Turning off of Highway 20/26 to County Road 125, the first 15-20 miles is paved and a pretty nice road.  It runs through bentonite country and there are several bentonite mines along the way. The first sign comes up with some information.  


Some of the fine print....

Note the bullet hole through the antelope's heart.  A warning shot, so to speak. 

My destination became the Centennial Sheep Monument

 Then the road becomes unpaved, still nice, drive at 50 mph.  Nice, beautiful country.  For a while.  Then the road becomes a little less smooth, a little rutted.  Hey, monster truck, heavy tires, diesel engine, I'm doing fine.  Then, instead of bridges, we start going through washes.  (Note, it had just rained a while ago.  I won't send the video of the windshield wipers beating time to the opera.)  

Well, the road got worse.  From about 50 Mile Flat, the road started to become more rocky, bladed off rock with soil in between.  And then into silty-clayey-sandstone dust that was rutted because of the rain over the last several days.  

(Note, I didn't stop to take a lot of pictures of the road.)  By the time I got to the intersection of CR108 and CR109, I was thinking maybe I should just take the shortcut and cut bait, but of course, I didn't.  I mean, how much worse can a county road become?  

Well, for one, the GPS is showing me 5 miles from the intersection, but is neither telling me to go ahead or turn back.  I guess that's kind of how I felt also.  BTW, the Rerouting message was on a spinner and it just kept trying to reroute.  


 


Then the road started to become more soft soil, ruts and grass in between the tire tracks.  Yes, CR 109 became a two-track.  

I think the real indication of how far off the civilized world I was was the County sign.  

Yep, handwritten and misspelled.  But, your intrepid traveler finally made it to the Centennial Sheep Monument!   

Out in the middle of nowhere.  I drove past it and happened to see it when I was checking to make sure I was at the right location for a crossroad.  There was no sign on either road indicating it was there.  But I found it.  

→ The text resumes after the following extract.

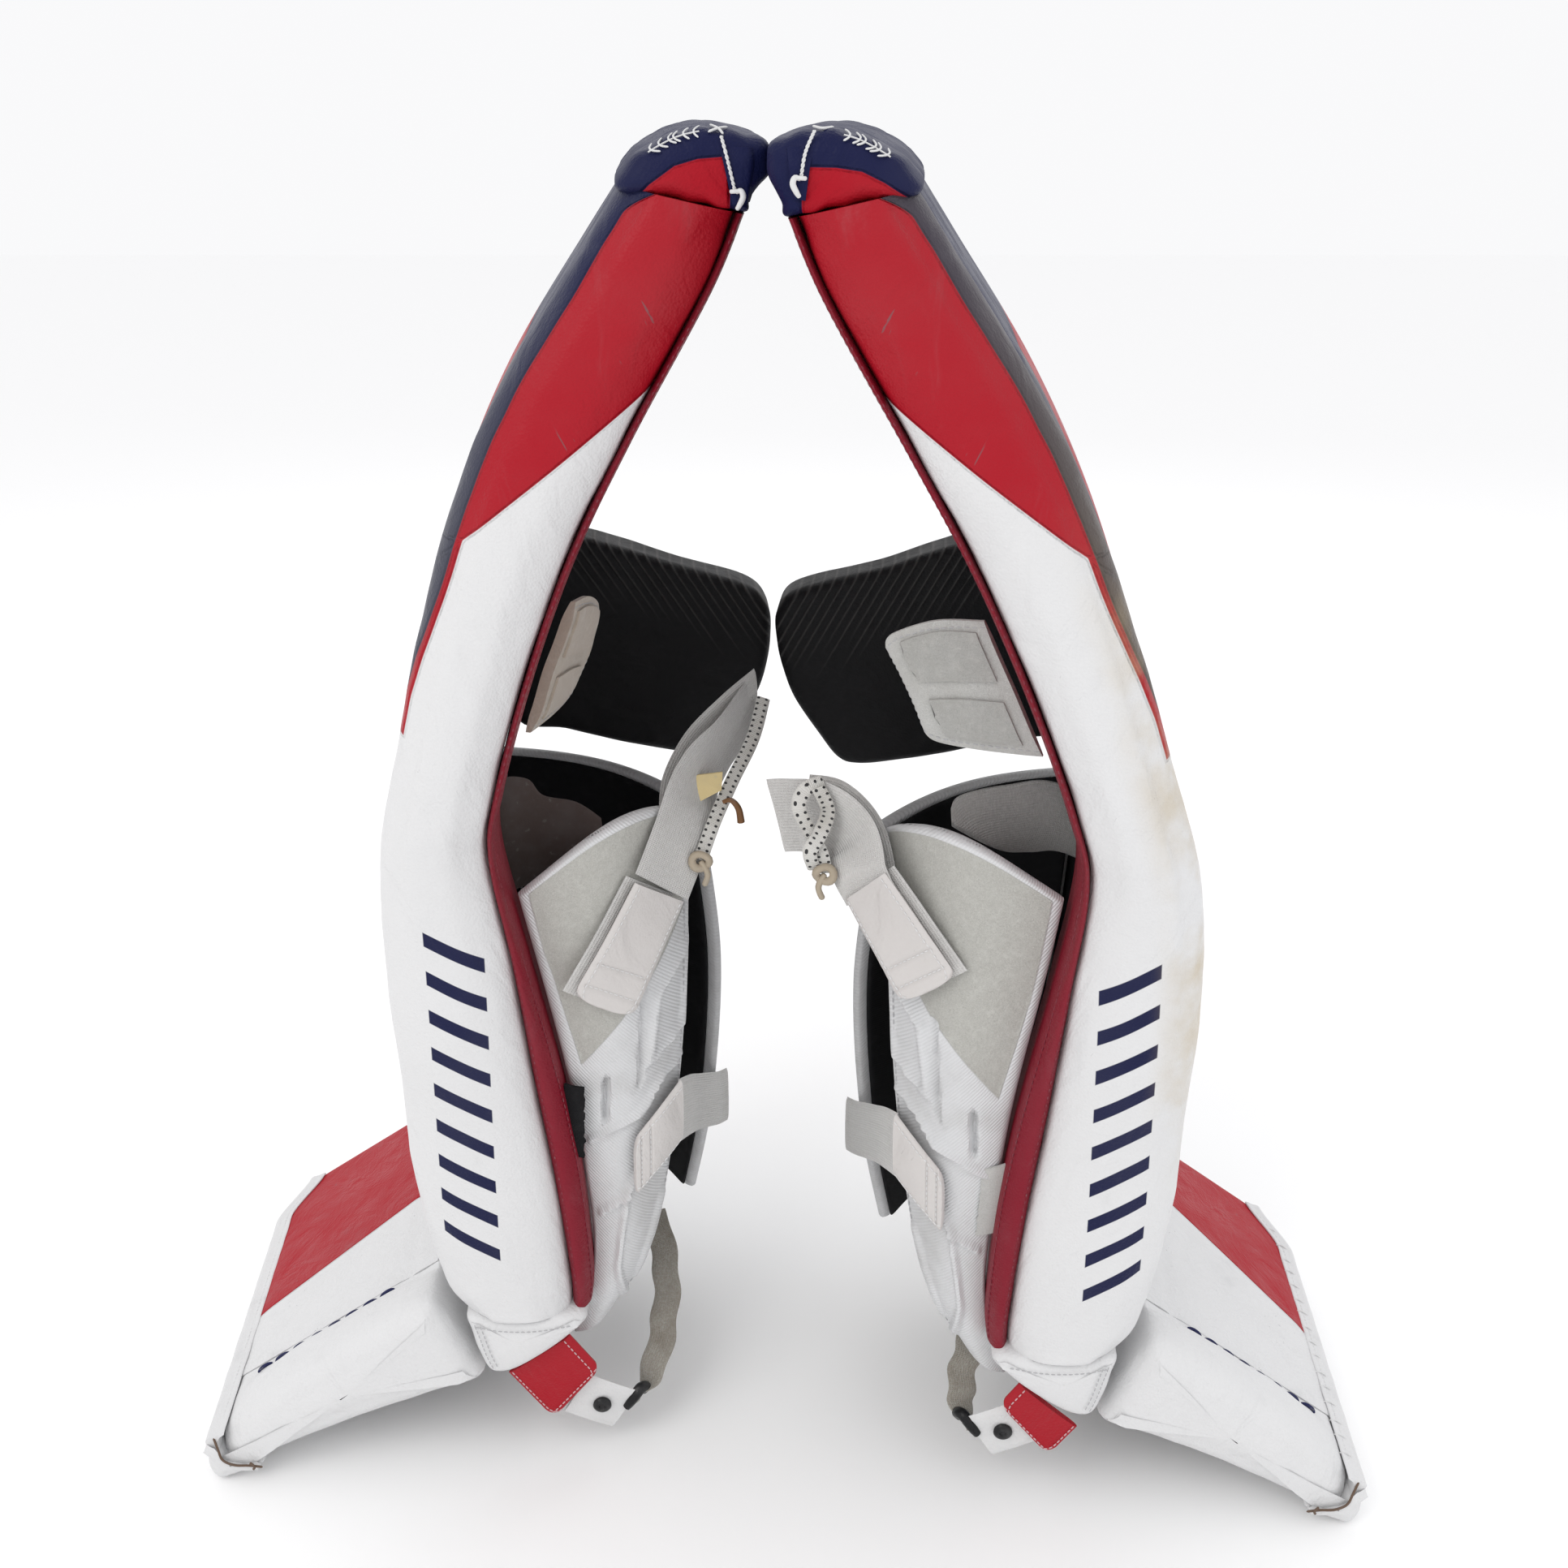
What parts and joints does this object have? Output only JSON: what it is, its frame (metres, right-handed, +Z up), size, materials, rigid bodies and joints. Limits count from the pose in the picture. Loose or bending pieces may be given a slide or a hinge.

This is a 270-degree panorama of the site.  There's really not much there.  There are two signs on it.  

 

and, on plywood and leaning against the monument is:

 

Now, this may come as a great surprise, but the Centennial Sheep Monument is not shown on either Google or Apple maps!    I tried last night to send the location of the monument in to Google.  We'll see if they respond.  

OK, I've joked about this all along.  The road was marginal in places (most of CR 108 and 109), but it was gorgeous.  Beautiful Wyoming views everywhere.  I think I saw four vehicles from when I started the unpaved road on CR108 until I got to Waltman.  Sometimes, you just have to stop the truck and smell the sagebrush.  




Be sure to click on the pictures to make them larger.  They really pop out!

Do you remember the BLM sign that said "3-4 hours at a leisurely pace"?  I felt I was almost flying and it took me 4-1/2 hours to get back to the main highway.

But, I wasn't done yet!!!  Behind curtain number three was:

Hell's Half Acre!  

From Waltman to Casper, you pass Hell's Half Acre.  Which is incorrect.  It is actually about 320 acres, but that doesn't sound as neat as Half Acre.  

(Total Aside:  The old gym on UWyo's campus is named Half Acre Gym.  At the time it was completed in 1928, it was the largest gymnasium west of the Mississippi and one of the biggest in the country.  The overall basketball record from 1928 to 1951 is 222 wins vs. 44 losses.  It had a $27 Million upgrade in 2016, just in time for me to retire!)

Hell's Half Acre is like a mini-Bryce Canyon.  Lots of interesting and colorful rock formations, but I was there just at sundown, so much of the color is faded out in the pictures.  I took a lot of pictures, and there is no story, so I'll just show the pictures and you can imagine the native Americans trapping buffalo and outlaws trapping themselves in bottom.  There used to be a bar there that trapped a lot of tourists and locals, but its not there anymore.